▶ _EXERCISE TASK_
Reproduce each line exactly, including spacing and punctuation.
BEGIN MATERIAL TO PROCESS
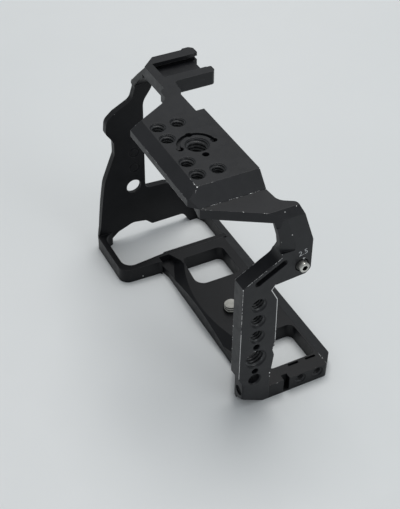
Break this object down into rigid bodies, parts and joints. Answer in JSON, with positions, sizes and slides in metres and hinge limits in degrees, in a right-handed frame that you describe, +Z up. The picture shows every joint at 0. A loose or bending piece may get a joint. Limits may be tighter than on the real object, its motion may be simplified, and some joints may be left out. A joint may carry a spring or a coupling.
{
  "type": "camera cage",
  "caption": "Full cage for a mirrorless camera: base with grip loop, side column with strap arm, top plate with cold shoe, threaded accessory holes, captive camera screw.",
  "frame": {"origin": "centre of the footprint, on the underside of the base", "axes": "+X toward the port-side column, -Y toward the lens side, +Z up through the top plate"},
  "size_m": [0.1344, 0.0662, 0.1103],
  "materials": {
    "anodised_frame": "satin black anodised, worn bright on its edges",
    "black_steel": "black oxide",
    "ground_steel": "ground",
    "stainless": "bright turned",
    "ptfe": "matte",
    "silicone": "matte"
  },
  "bodies": {
    "frame": {"base_plate": "anodised_frame", "side_frame": "anodised_frame", "top_plate": "anodised_frame", "grip_frame": "anodised_frame", "base_side_screws": "black_steel", "base_grip_screws": "black_steel", "top_arm_screws": "black_steel", "top_grip_screws": "black_steel", "base_side_dowels": "ground_steel", "base_grip_dowels": "ground_steel", "top_arm_dowels": "ground_steel", "top_pads": "silicone", "side_pad": "silicone"},
    "camera_screw_washer": {"camera_screw_washer": "ptfe"},
    "camera_screw": {"camera_screw": "stainless"},
    "lock_screw_washer": {"lock_screw_washer": "ptfe"},
    "lock_screw": {"lock_screw": "stainless"}
  },
  "joints": [
    {"name": "camera_screw_lift", "type": "slide", "parent": "frame", "child": "camera_screw_washer", "axis": [0, 0, 1], "range_m": [-0.0022, 0]},
    {"name": "camera_screw_turn", "type": "hinge", "parent": "camera_screw_washer", "child": "camera_screw", "pos_m": [0.01397, 0.0049, 0.005], "axis": [0, 0, 1], "range_deg": [-624, 0]},
    {"name": "lock_screw_feed", "type": "slide", "parent": "frame", "child": "lock_screw_washer", "axis": [1, 0, 0], "range_m": [-0.001, 0.003]},
    {"name": "lock_screw_turn", "type": "hinge", "parent": "lock_screw_washer", "child": "lock_screw", "pos_m": [0.06467, 0.0078, 0.075], "axis": [1, 0, 0], "range_deg": [-801, 2401]}
  ],
  "couplings": [
    {"joint": "camera_screw_turn", "follows": "camera_screw_lift", "rad_per_m": 4947.4},
    {"joint": "lock_screw_turn", "follows": "lock_screw_feed", "rad_per_m": 13963}
  ]
}
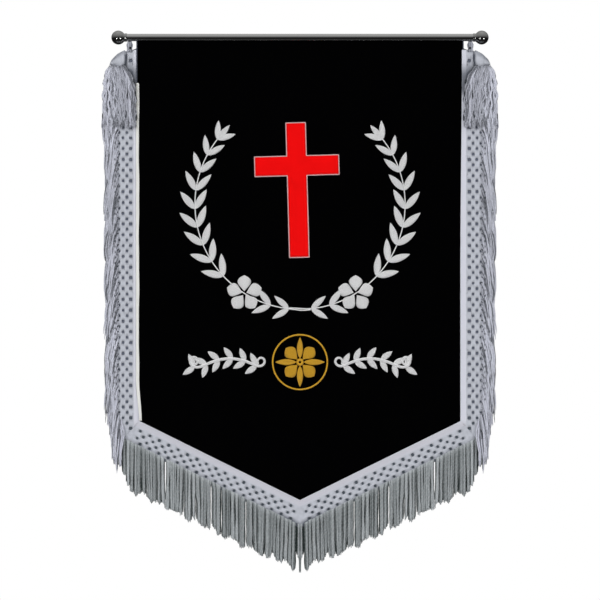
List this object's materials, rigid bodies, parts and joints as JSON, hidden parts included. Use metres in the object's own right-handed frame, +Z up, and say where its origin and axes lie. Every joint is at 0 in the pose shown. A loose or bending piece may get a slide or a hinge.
END MATERIAL TO PROCESS
▶ _OUTPUT BELOW_
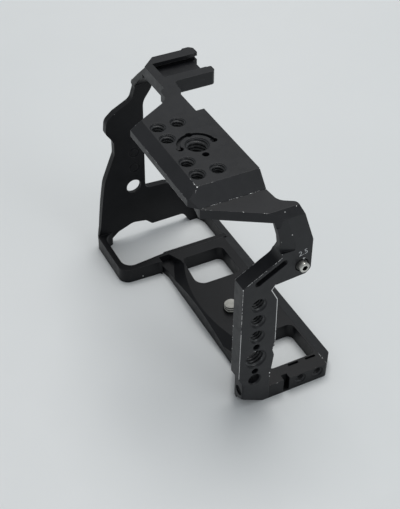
Break this object down into rigid bodies, parts and joints. Answer in JSON, with positions, sizes and slides in metres and hinge limits in degrees, in a right-handed frame that you describe, +Z up. The picture shows every joint at 0. A loose or bending piece may get a joint. Limits may be tighter than on the real object, its motion may be simplified, and some joints may be left out. A joint may carry a spring or a coupling.
{
  "type": "camera cage",
  "caption": "Full cage for a mirrorless camera: base with grip loop, side column with strap arm, top plate with cold shoe, threaded accessory holes, captive camera screw.",
  "frame": {"origin": "centre of the footprint, on the underside of the base", "axes": "+X toward the port-side column, -Y toward the lens side, +Z up through the top plate"},
  "size_m": [0.1344, 0.0662, 0.1103],
  "materials": {
    "anodised_frame": "satin black anodised, worn bright on its edges",
    "black_steel": "black oxide",
    "ground_steel": "ground",
    "stainless": "bright turned",
    "ptfe": "matte",
    "silicone": "matte"
  },
  "bodies": {
    "frame": {"base_plate": "anodised_frame", "side_frame": "anodised_frame", "top_plate": "anodised_frame", "grip_frame": "anodised_frame", "base_side_screws": "black_steel", "base_grip_screws": "black_steel", "top_arm_screws": "black_steel", "top_grip_screws": "black_steel", "base_side_dowels": "ground_steel", "base_grip_dowels": "ground_steel", "top_arm_dowels": "ground_steel", "top_pads": "silicone", "side_pad": "silicone"},
    "camera_screw_washer": {"camera_screw_washer": "ptfe"},
    "camera_screw": {"camera_screw": "stainless"},
    "lock_screw_washer": {"lock_screw_washer": "ptfe"},
    "lock_screw": {"lock_screw": "stainless"}
  },
  "joints": [
    {"name": "camera_screw_lift", "type": "slide", "parent": "frame", "child": "camera_screw_washer", "axis": [0, 0, 1], "range_m": [-0.0022, 0]},
    {"name": "camera_screw_turn", "type": "hinge", "parent": "camera_screw_washer", "child": "camera_screw", "pos_m": [0.01397, 0.0049, 0.005], "axis": [0, 0, 1], "range_deg": [-624, 0]},
    {"name": "lock_screw_feed", "type": "slide", "parent": "frame", "child": "lock_screw_washer", "axis": [1, 0, 0], "range_m": [-0.001, 0.003]},
    {"name": "lock_screw_turn", "type": "hinge", "parent": "lock_screw_washer", "child": "lock_screw", "pos_m": [0.06467, 0.0078, 0.075], "axis": [1, 0, 0], "range_deg": [-801, 2401]}
  ],
  "couplings": [
    {"joint": "camera_screw_turn", "follows": "camera_screw_lift", "rad_per_m": 4947.4},
    {"joint": "lock_screw_turn", "follows": "lock_screw_feed", "rad_per_m": 13963}
  ]
}
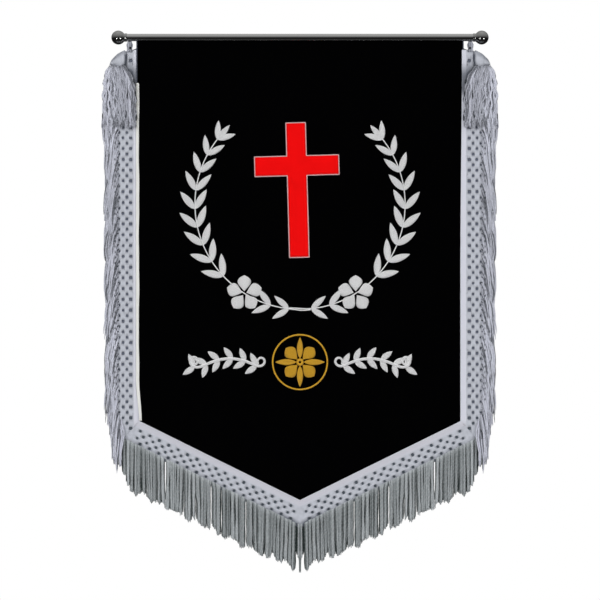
List this object's materials, rigid bodies, parts and joints as JSON, hidden parts included. Use metres in the object's own right-handed frame, +Z up, and say where its origin and axes lie. Every joint is at 0 in the pose shown. A loose or bending piece may get a slide or a hinge.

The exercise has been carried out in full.